Hess's pastorate in Beaumont ended in 1930 when he accepted a call to the United Liberal Church in Atlanta, Georgia.

=== United Liberal Church, Atlanta ===
Hess's call to Atlanta was the result of outreach by Hess to Rev. George F. Patterson, executive vice president of the American Unitarian Association in Boston, Massachusetts. In a November 29, 1929, letter from Hess to Patterson, Hess followed up on a conversation the two gentlemen had had at the Southwestern Federation of Religious Liberals held in Lawrence, Kansas, early that year regarding Hess's desire to fellowship with the Unitarians.

Hess's new pastorate (1930–1935) at the United Liberal Church inserted him into a religious environment that was distinctively unique. The United Liberal Church was the result of a 1918 decision by local Atlanta Unitarians and Universalists to merge into a single congregation. This local merger pre-dates the national merger of the two denominations in 1961.

The 1918 merger was intended to be “a temporary merger to last for the duration of the war (World War I) and help win the war by saving fuel and light.” However, the merger continued until 1950 when internal and external conflicts over racial and political issues resulted in the collapse of this joint Unitarian Universalist congregation.

Hess assumed a pulpit in Atlanta that had been vacant for nine months following the resignation of Rev. Clinton Lee Scott. Scott had been a popular minister who had provided the joint congregation a sense of unity and achieved a sense of financial stability that had long eluded the congregation. Hess wrote to Rev. George F. Patterson one month after arriving in Atlanta, stating that he had not yet acquired a “definite knowledge as to the real conditions of the Atlanta Church.”

Hess's sermons continued to have a familiar ring: “The Kingdom of God Is Within You,” “Christianity As It Was and Now Is” and “Jesus As He Must Have Been.”

Hess did not, however, reprise his miniature university concept in Atlanta. Atlanta home to several universities, libraries and arts venues was a more cosmopolitan environment than Beaumont. Additionally, the Atlanta church had long had an active men's and women's organizations that had been well-established venues for social and cultural exchange opportunities.

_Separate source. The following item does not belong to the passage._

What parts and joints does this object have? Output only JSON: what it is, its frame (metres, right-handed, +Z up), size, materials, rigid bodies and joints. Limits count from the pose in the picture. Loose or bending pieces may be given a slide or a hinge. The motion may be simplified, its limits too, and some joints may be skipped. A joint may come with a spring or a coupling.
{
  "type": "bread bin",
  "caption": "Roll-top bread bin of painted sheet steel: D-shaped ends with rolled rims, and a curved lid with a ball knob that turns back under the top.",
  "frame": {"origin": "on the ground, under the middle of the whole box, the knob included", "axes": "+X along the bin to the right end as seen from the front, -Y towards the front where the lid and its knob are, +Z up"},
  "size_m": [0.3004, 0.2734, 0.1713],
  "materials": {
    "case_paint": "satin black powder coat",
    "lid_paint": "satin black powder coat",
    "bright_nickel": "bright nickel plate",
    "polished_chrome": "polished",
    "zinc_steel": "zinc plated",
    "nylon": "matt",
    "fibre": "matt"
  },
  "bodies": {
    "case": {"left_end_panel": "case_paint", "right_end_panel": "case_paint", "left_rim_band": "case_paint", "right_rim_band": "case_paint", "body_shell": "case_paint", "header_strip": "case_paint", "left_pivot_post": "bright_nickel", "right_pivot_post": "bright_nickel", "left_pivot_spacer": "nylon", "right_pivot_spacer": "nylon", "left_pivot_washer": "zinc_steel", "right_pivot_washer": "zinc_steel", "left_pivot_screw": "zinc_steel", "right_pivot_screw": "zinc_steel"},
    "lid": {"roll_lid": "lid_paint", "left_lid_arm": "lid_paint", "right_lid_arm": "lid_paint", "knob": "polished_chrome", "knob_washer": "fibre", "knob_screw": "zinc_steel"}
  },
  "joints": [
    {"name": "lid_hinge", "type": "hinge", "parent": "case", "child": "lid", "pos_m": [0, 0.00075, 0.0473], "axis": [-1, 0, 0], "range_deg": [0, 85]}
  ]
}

Since the founding of the church in 1884, Hess was only the third minister to serve five or more years in the pulpit. His ministry ending only by his unexpected death in October 1935.

== Personal life ==
In May 1897 Hess married Sabina Francina “Bina” Livesay in West Virginia. Into that marriage four children were born; Aubrey W. (1899–1929), Adrian T. (1900–1939), Robert LD (1903–1992) and Wanda L. (1908–1997).

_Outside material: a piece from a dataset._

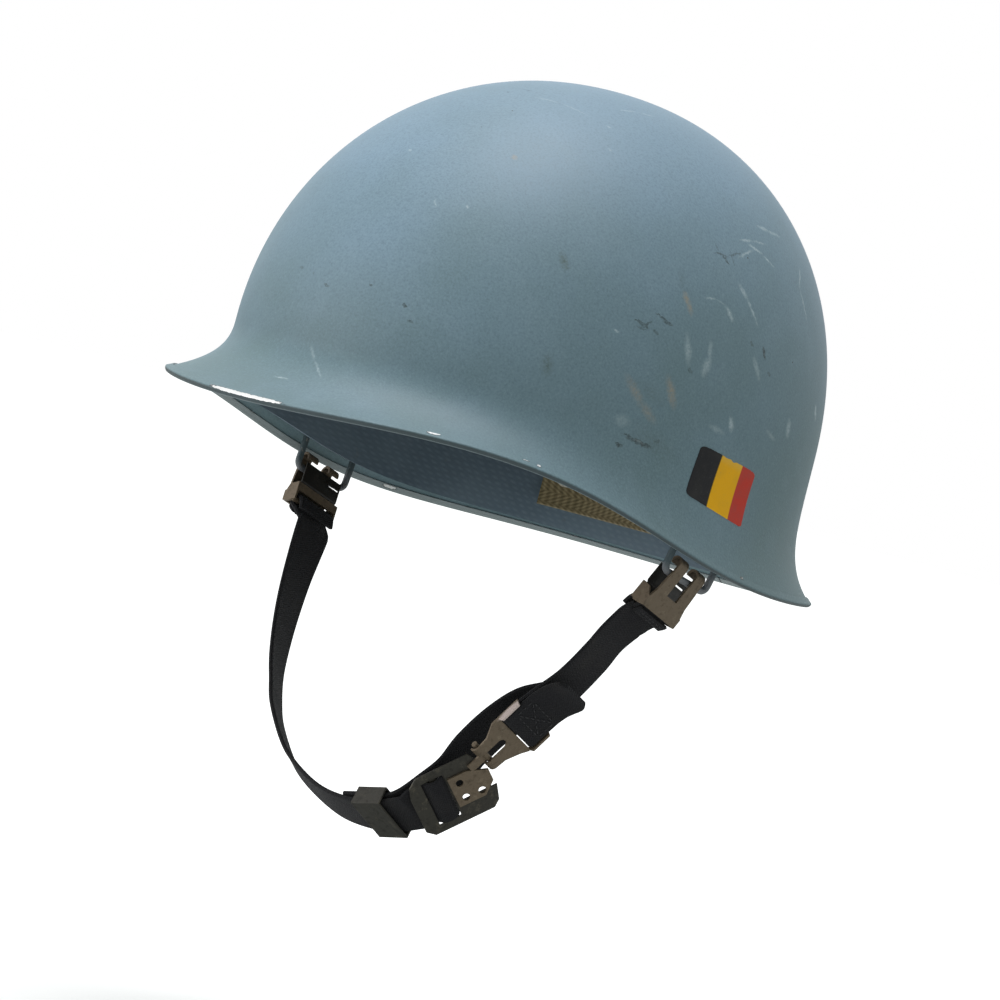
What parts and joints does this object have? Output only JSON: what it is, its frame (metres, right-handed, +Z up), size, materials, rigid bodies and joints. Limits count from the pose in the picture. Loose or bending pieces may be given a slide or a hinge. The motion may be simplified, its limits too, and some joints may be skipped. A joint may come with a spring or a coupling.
{
  "type": "steel helmet",
  "caption": "Steel combat helmet with a separate liner, a webbing suspension, hinged strap bales and a buckled chin strap.",
  "frame": {"origin": "middle of the head opening, in the level plane of the rim's lowest point at the rear", "axes": "+Z up through the crown, -Y to the front of the helmet, +X to the wearer's left; the strap hangs below the origin"},
  "size_m": [0.2366, 0.2871, 0.3023],
  "materials": {
    "shell_paint": "matt light blue paint, chipped",
    "edging_paint": "matt blue paint, rubbed to bare metal in places",
    "transfer": "three upright stripes, black, yellow and red",
    "bale_wire": "dark blue-grey paint",
    "liner_shell": "laminated liner, matt blue-grey",
    "khaki_webbing": "woven cotton tape",
    "plated_steel": "dull plating",
    "sweatband": "brown leather, satin",
    "bronzed_steel": "brown phosphate finish, satin",
    "olive_steel": "dark olive finish, satin",
    "black_webbing": "woven nylon tape"
  },
  "bodies": {
    "liner": {"liner_shell": "liner_shell", "crown_webbing": "khaki_webbing", "headband_web": "khaki_webbing", "web_washers": "plated_steel", "liner_rivets": "plated_steel", "sweatband": "sweatband", "sweatband_clips": "plated_steel", "nape_strap": "khaki_webbing", "nape_studs": "plated_steel"},
    "shell": {"steel_shell": "shell_paint", "rim_edging": "edging_paint", "side_decal": "transfer", "bale_bracket_left": "edging_paint", "bale_bracket_right": "edging_paint"},
    "left_bale": {"bale_left": "bale_wire"},
    "right_bale": {"bale_right": "bale_wire"},
    "left_strap": {"hook_clip_left": "bronzed_steel", "clip_tongue_left": "bronzed_steel", "left_webbing": "black_webbing", "release_hook": "bronzed_steel"},
    "right_strap": {"hook_clip_right": "bronzed_steel", "clip_tongue_right": "bronzed_steel", "chin_webbing": "black_webbing", "inner_webbing": "black_webbing", "strap_keeper": "olive_steel", "adjuster_buckle": "olive_steel", "catch_plate": "bronzed_steel"}
  },
  "joints": [
    {"name": "shell_lift", "type": "slide", "parent": "liner", "child": "shell", "axis": [0, 0, 1], "range_m": [0, 0.004]},
    {"name": "left_bale_swing", "type": "hinge", "parent": "shell", "child": "left_bale", "pos_m": [0.10815, 0.01031, 0.02133], "axis": [0.0597, -0.9763, 0.2079], "range_deg": [0, 18]},
    {"name": "right_bale_swing", "type": "hinge", "parent": "shell", "child": "right_bale", "pos_m": [-0.10815, 0.01031, 0.02133], "axis": [0.0597, 0.9763, -0.2079], "range_deg": [0, 18]},
    {"name": "left_strap_swing", "type": "hinge", "parent": "left_bale", "child": "left_strap", "pos_m": [0.10649, 0.00648, 0.00382], "axis": [0.0597, -0.9763, 0.2079], "range_deg": [0, 60]},
    {"name": "right_strap_swing", "type": "hinge", "parent": "right_bale", "child": "right_strap", "pos_m": [-0.10649, 0.00648, 0.00382], "axis": [0.0597, 0.9763, -0.2079], "range_deg": [0, 60]}
  ]
}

The eldest child Aubrey W. served in France in World War I. After the war, Aubrey W. and his brother Adrian formed an aircraft manufacturing company in Michigan. In 1919 it was announced that the Rev. Aubrey F. Hess had been appointed the president of the aircraft company, Alliance Aircraft. This position was assumed to be honorific. Aubrey W. died in October 1929 when an aircraft he was testing caught fire and crashed.

Hess's marriage to Bina ended sometime in the mid-1920s. Hess subsequently remarried Jean Markley (née Van Horn). The only child of that marriage was Jean Cathlean who was born in 1928.

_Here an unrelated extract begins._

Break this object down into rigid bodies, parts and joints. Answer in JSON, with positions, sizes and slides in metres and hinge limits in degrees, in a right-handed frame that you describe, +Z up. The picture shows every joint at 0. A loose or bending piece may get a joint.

Rev. Hess died at 8 o’clock in the morning on October 27, 1935, of a heart attack in the lobby of the Waldo Hotel in Clarksburg, West Virginia. Hess had just attended the general convention of the Universalist church in Washington, D.C., and was en route to Cincinnati, Ohio to attend the general convention of the Unitarian church. Hess's death was widely reported in newspapers. The December 1935 issue of The Universalist Herald ran a cover story on Hess's death, publishing his last sermon “What is a Man Without Honor” and the sermon of Rev. John Rowlett delivered at Hess's funeral service.

In his funeral sermon, Rev. Rowlett said, "A great and good man has gone. Our whole denomination and the cause of liberalism has lost something great." Rev. Rowlett continued, "He was a true liberal. He had a free mind. His mind was open to the four corners of the earth, ready, willing, and eager to welcome truth from whatever direction it might come. He demanded an idea no passport of tradition but only the passport of truth.”

==Legacy==
His widow, Jean Hess remained an active member of the United Liberal Church until that congregation collapsed in 1950. Jean Hess continued her active membership in the rebirth of the new Unitarian Universalist congregation under the ministry of Rev. Edward Cahill. That new congregation gave rise to the Unitarian Universalist Congregation of Atlanta (UUCA) in the early 1960s.

Due to growth and overcrowding in the late 1960s at UUCA, a new Unitarian congregation spun off from UUCA called Northwest Unitarian Church. The widow Jean Hess and her daughter joined that new church. Jean Wells (née Hess) was a Charter Member of that church.